# Data provided

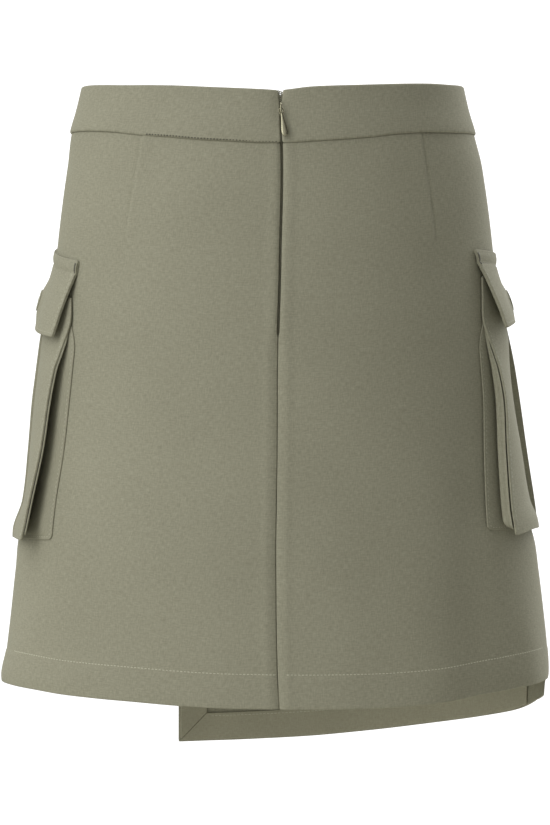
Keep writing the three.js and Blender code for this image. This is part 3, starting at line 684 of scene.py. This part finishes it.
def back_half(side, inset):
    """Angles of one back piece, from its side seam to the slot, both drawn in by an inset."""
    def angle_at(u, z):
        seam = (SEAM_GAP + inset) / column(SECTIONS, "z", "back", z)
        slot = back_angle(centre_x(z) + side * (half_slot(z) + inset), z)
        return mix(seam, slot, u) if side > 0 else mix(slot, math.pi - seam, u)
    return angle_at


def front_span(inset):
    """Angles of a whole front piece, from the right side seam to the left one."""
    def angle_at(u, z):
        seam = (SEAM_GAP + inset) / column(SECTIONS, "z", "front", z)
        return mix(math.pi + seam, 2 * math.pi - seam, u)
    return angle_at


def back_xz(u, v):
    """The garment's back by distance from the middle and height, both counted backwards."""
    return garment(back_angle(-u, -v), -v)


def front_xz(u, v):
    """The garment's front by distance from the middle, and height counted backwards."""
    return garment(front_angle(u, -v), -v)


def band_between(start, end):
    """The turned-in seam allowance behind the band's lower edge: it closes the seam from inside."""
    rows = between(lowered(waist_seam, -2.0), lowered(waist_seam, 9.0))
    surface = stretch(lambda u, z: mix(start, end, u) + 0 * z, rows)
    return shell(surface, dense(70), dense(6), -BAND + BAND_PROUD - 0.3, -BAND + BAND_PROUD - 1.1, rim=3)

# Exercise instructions
Output the listing above exactly as it appears.

# Exercise response
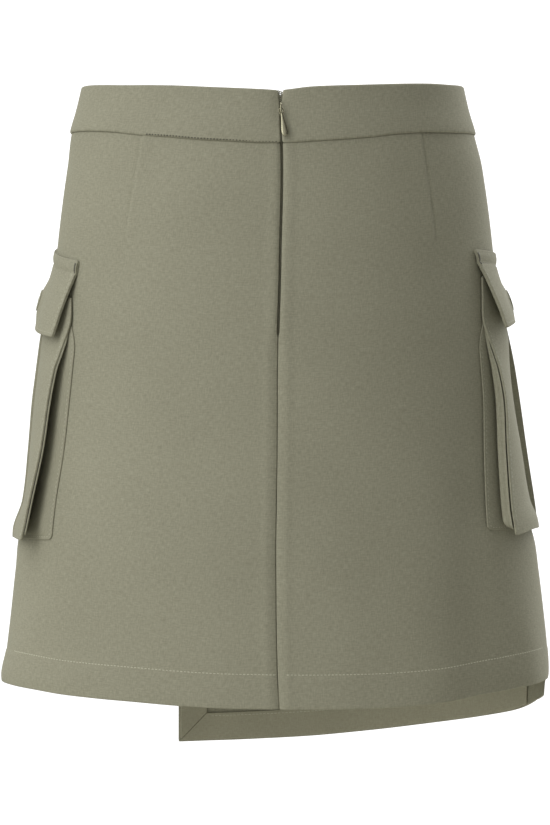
Keep writing the three.js and Blender code for this image. This is part 3, starting at line 684 of scene.py. This part finishes it.
def back_half(side, inset):
    """Angles of one back piece, from its side seam to the slot, both drawn in by an inset."""
    def angle_at(u, z):
        seam = (SEAM_GAP + inset) / column(SECTIONS, "z", "back", z)
        slot = back_angle(centre_x(z) + side * (half_slot(z) + inset), z)
        return mix(seam, slot, u) if side > 0 else mix(slot, math.pi - seam, u)
    return angle_at


def front_span(inset):
    """Angles of a whole front piece, from the right side seam to the left one."""
    def angle_at(u, z):
        seam = (SEAM_GAP + inset) / column(SECTIONS, "z", "front", z)
        return mix(math.pi + seam, 2 * math.pi - seam, u)
    return angle_at


def back_xz(u, v):
    """The garment's back by distance from the middle and height, both counted backwards."""
    return garment(back_angle(-u, -v), -v)


def front_xz(u, v):
    """The garment's front by distance from the middle, and height counted backwards."""
    return garment(front_angle(u, -v), -v)


def band_between(start, end):
    """The turned-in seam allowance behind the band's lower edge: it closes the seam from inside."""
    rows = between(lowered(waist_seam, -2.0), lowered(waist_seam, 9.0))
    surface = stretch(lambda u, z: mix(start, end, u) + 0 * z, rows)
    return shell(surface, dense(70), dense(6), -BAND + BAND_PROUD - 0.3, -BAND + BAND_PROUD - 1.1, rim=3)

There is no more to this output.